More and more people are taking their electric vehicle on holiday. Robert Bouman and Wout Papma spent four days touring the Eifel region in Germany on their electric motorcycles and we’ve asked them to report on their trip. In this article, Wout recounts their 800-kilometre-long touring and charging adventure in this popular motorbiking region.
Robert Bouman and I recently spent four wonderful days touring the Eifel on electric motorcycles, covering around 800 kilometres in all. I’d like to share our adventures on this fantastic road trip, which wouldn’t have been possible without Allego’s charging stations.
Our trip started at Robert’s house in Boornbergum, in the Province of Friesland. He had rented a 2020 Energica Eva Ribelle and I had my own 2015 Energica Eva. Riding across the Netherlands on these motorbikes was quite an experience. We passed through Friesland’s farmland and the beautiful landscape of the Veluwe region. The high torque makes accelerating a lot of fun. The bikes are so stable and handle so well that taking bends is a piece of cake, even at a weight of 270 kilos. And fast charging is easy in the Netherlands thanks to the huge number of charging points.
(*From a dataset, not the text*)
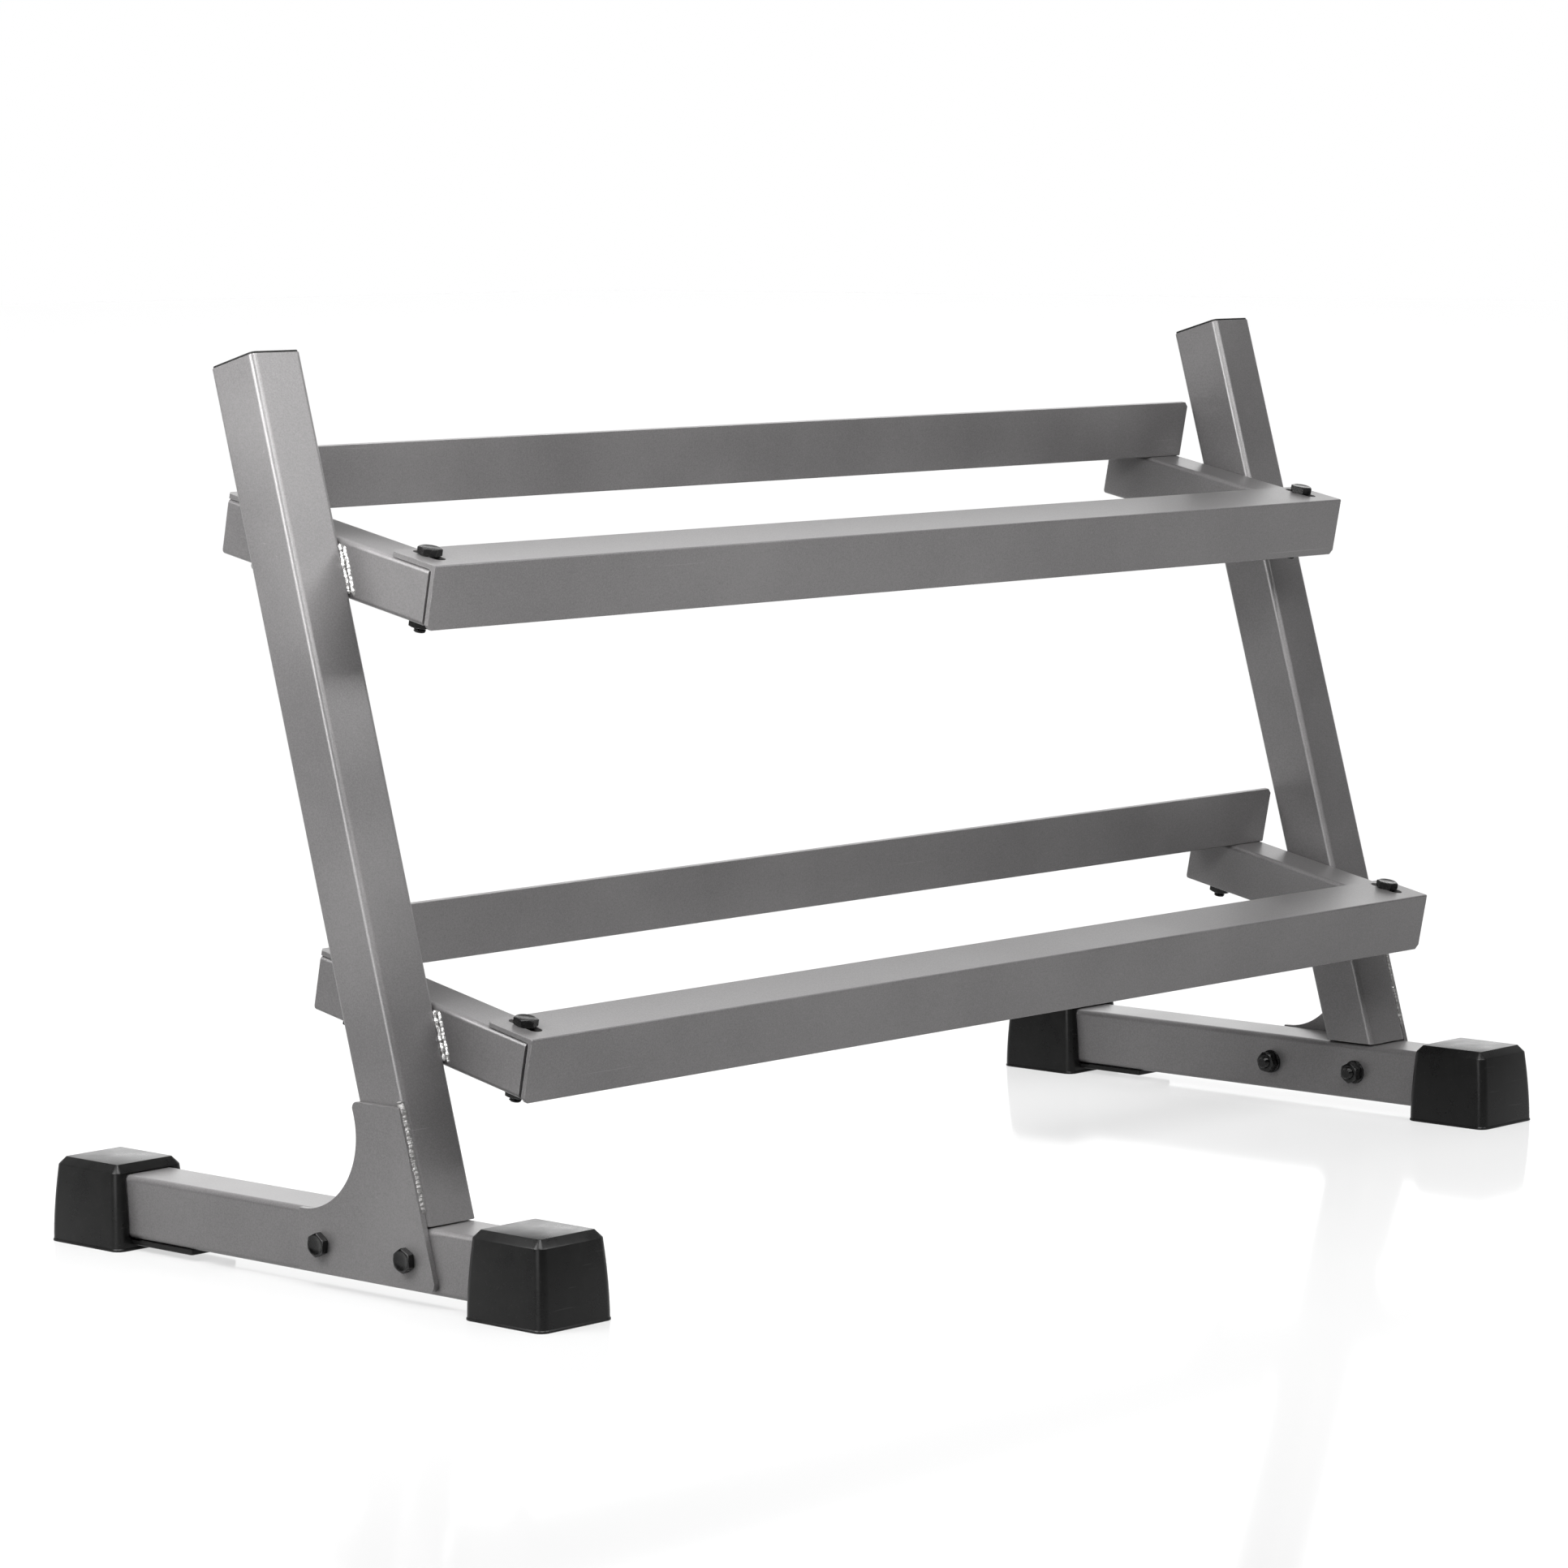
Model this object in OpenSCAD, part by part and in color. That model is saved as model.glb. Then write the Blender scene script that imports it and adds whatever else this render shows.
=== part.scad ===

We arrived at the Allego charging station in ‘t Harde halfway through the first day. It was our first charging session. As there was only one CCS connector there, we were happy to have the Renault ZOE’s AC connector, which did an excellent job of supplying AC current to the on-board charger. Very handy! We had time to warm up with a nice cup of coffee and a piece of cake. After a scenic tour of the Veluwe region, we arrived at my home. We plugged in the motorbikes and booked a hotel for our weekend in Germany.
Because our motorcycles consume very little energy on secondary roads and a lot on motorways, this was the day that we had to make the most recharging stops. Our plan was to buzz straight down to the Eifel on motorways. In Eindhoven, the Allego charging station had four CCS chargers. We each had our own charger this time, and that felt like a luxury.} The charging procedure is really simple: lift the buddy seat, stick the charger in the socket, swipe your payment card or charging key fob, and the rest takes care of itself. We were soon back on our bikes. We spent another boring hour on the motorway and felt secretly relieved when it was time to stop at an Allego fast-charger station in Maastricht, where we had four powerful CCS chargers at our disposal. We once again had time to sit in the sun and have a cup of coffee, served by a charming waitress at Van der Valk Hotel.
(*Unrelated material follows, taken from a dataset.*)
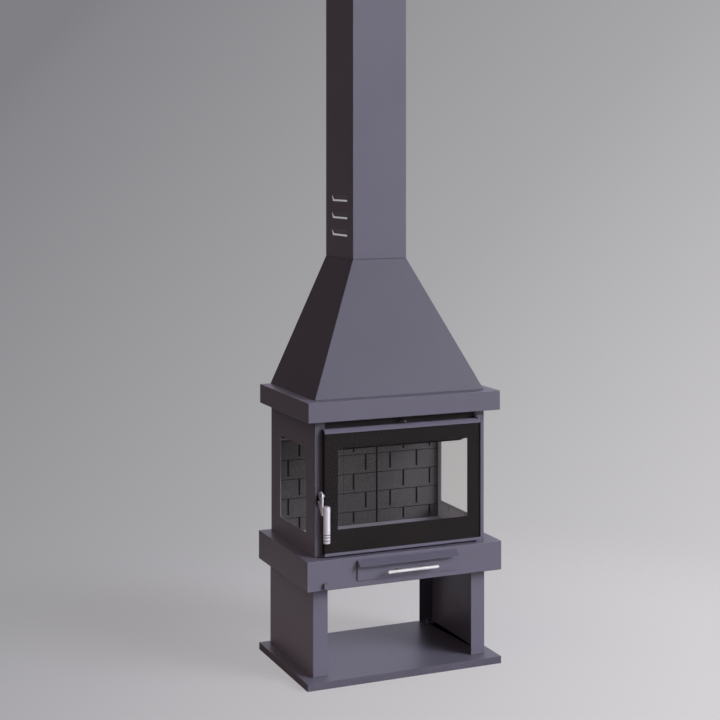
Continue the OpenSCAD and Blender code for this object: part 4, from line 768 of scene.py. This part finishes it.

We had another long stretch of motorway and a stop at a charging station in Aachen before we could finally ‘chase’ each other around the Eifel’s hairpin bends. Eifel National Park has long been a magnet for motorcyclists, and the roar of countless bikes bothers many local residents. Although we don’t behave any differently from most other bikers, we noticed that the locals were very pleased about the gentle hum of our Evas. Fun fact: the Energica’s engines make their own special sound. Electric motorcycles are generally quiet, but the Energica gearbox (on the right side of the motorcycle) emits a sporty, pleasant whirring sound that adds a little kick to the ride.
The hotel owner gave us a warm welcome when we arrived after a long 7-hour ride. Turns out he owned six motorcycles and was planning to buy an electric motorbike of his own. After we waxed lyrical about electric motorbiking, he took us to see the charging point that he had installed. He thought it could handle 32A. Unfortunately, an instant after plugging in our two motorbikes (15A each), the charging station shut down. We saw the funny side of it later and he got a junction box out of the cupboard. With only 15A at our disposal, we were forced to charge up the motorcycles at only 6A each, which would take 7 hours. It wasn’t an issue since we weren’t planning to ride for the next 12 hours anyway. It was time for a generous portion of Wiener Schnitzel and a tanker of German beer!
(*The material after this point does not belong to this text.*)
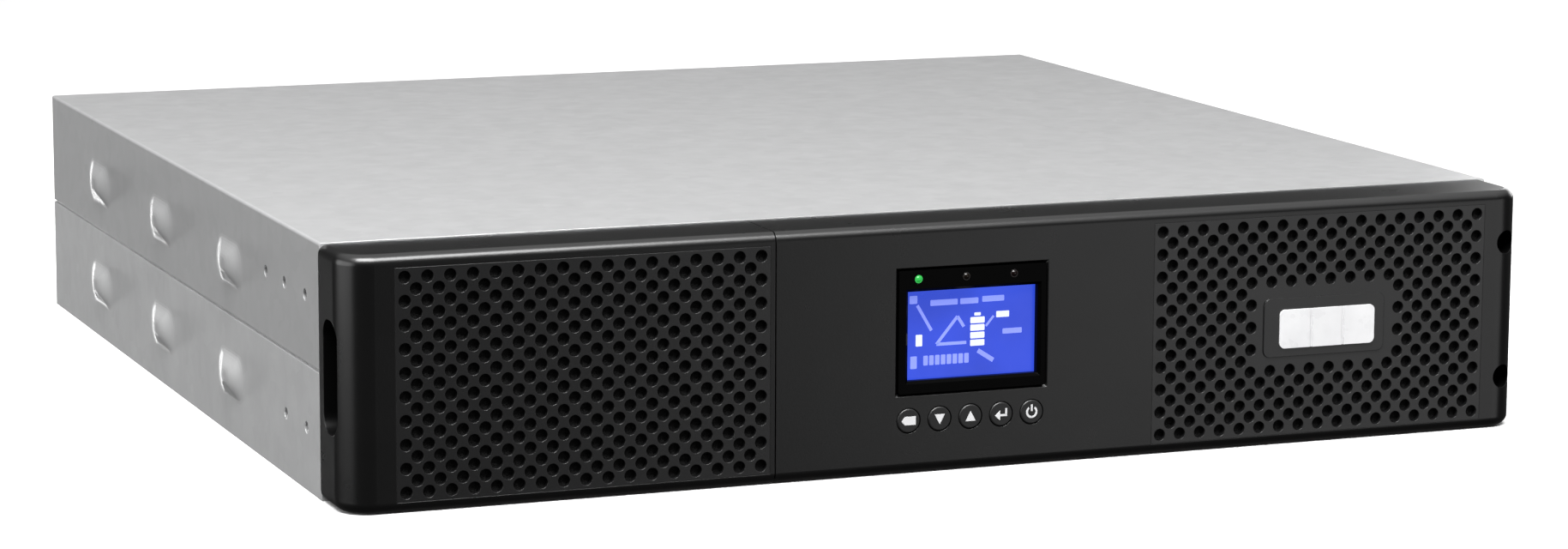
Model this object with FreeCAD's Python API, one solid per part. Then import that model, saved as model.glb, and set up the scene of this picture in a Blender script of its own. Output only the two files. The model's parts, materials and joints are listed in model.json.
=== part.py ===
import FreeCAD, Part
import math
import os

V = FreeCAD.Vector

# A 2U rack uninterruptible power supply, in millimetres.
# X runs to the right seen from the front, Y from the front to the rear, Z up.
# The origin is at the centre of the footprint, on the surface that the unit stands on.

# Driving dimensions
WIDTH = 438.0                  # over the bezel; only the side domes stand further out
DEPTH = 438.0
HEIGHT = 86.5
SHEET = 1.2                    # steel sheet of the chassis
BEND_R = 1.1                   # outer radius of its bends
SIDE = WIDTH / 2 - 0.4         # outer face of a side sheet; the domes stand out of it
METAL_FRONT = -181.0           # front face of the inner front plate
SHELL_FRONT = -190.0           # front edge of the outer sheets, where the bezel meets them
METAL_REAR = DEPTH / 2 - 4.0   # outer face of the rear panel; screws stand 4 mm out of it
SEAM_Z = HEIGHT / 2            # seam between the tray and the top cover
SEAM_GAP = 1.1
BEZEL_FRONT = 1.0 - DEPTH / 2  # face of the bezel; the badge stands 1 mm out of it
BEZEL_LOW = 0.4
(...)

After a sound night’s sleep and a hearty breakfast, we set off on the meandering roads of the Eifel. I would describe the ride delivered by these streetfighters as ‘playful’. This is mainly due to the blistering acceleration, with 200 Nm of screaming torque output, and the full braking power of both the double Brembos and the customisable regenerative braking system. We had a blast with this on day 3. We were mildly surprised that we only had to charge up the bikes once, and that after about 7 hours of riding. We did that in Monschau and as we were quite tired by then, we used the time to rest up from our exertions and see the sights. We had a bowl of soup in the idyllic market square and strolled up and down the streets of this lovely little town. A great place to visit if you’re in the neighbourhood!
The next day we set off for home. Since there weren’t many fast-charger points on our route in Germany, we stopped in Eschweiler and used a couple of quirky IONITY charging stations. Unfortunately, the motorcycle and the charger didn’t always communicate very well and we had to reconnect the charger several times to get it to work. After that, everything went without a hitch. We parted paths in Maasbracht. Robert went on to Barneveld to turn in his motorbike, and I travelled home via Eindhoven.
To summarise: as more and more EVs hit the road, the number of fast-charging stations is growing apace. That gave us a lot of flexibility in plotting our route. That flexibility and the raw power of the motorcycles themselves meant we had a fantastic four-day motorbiking trip through the Eifel!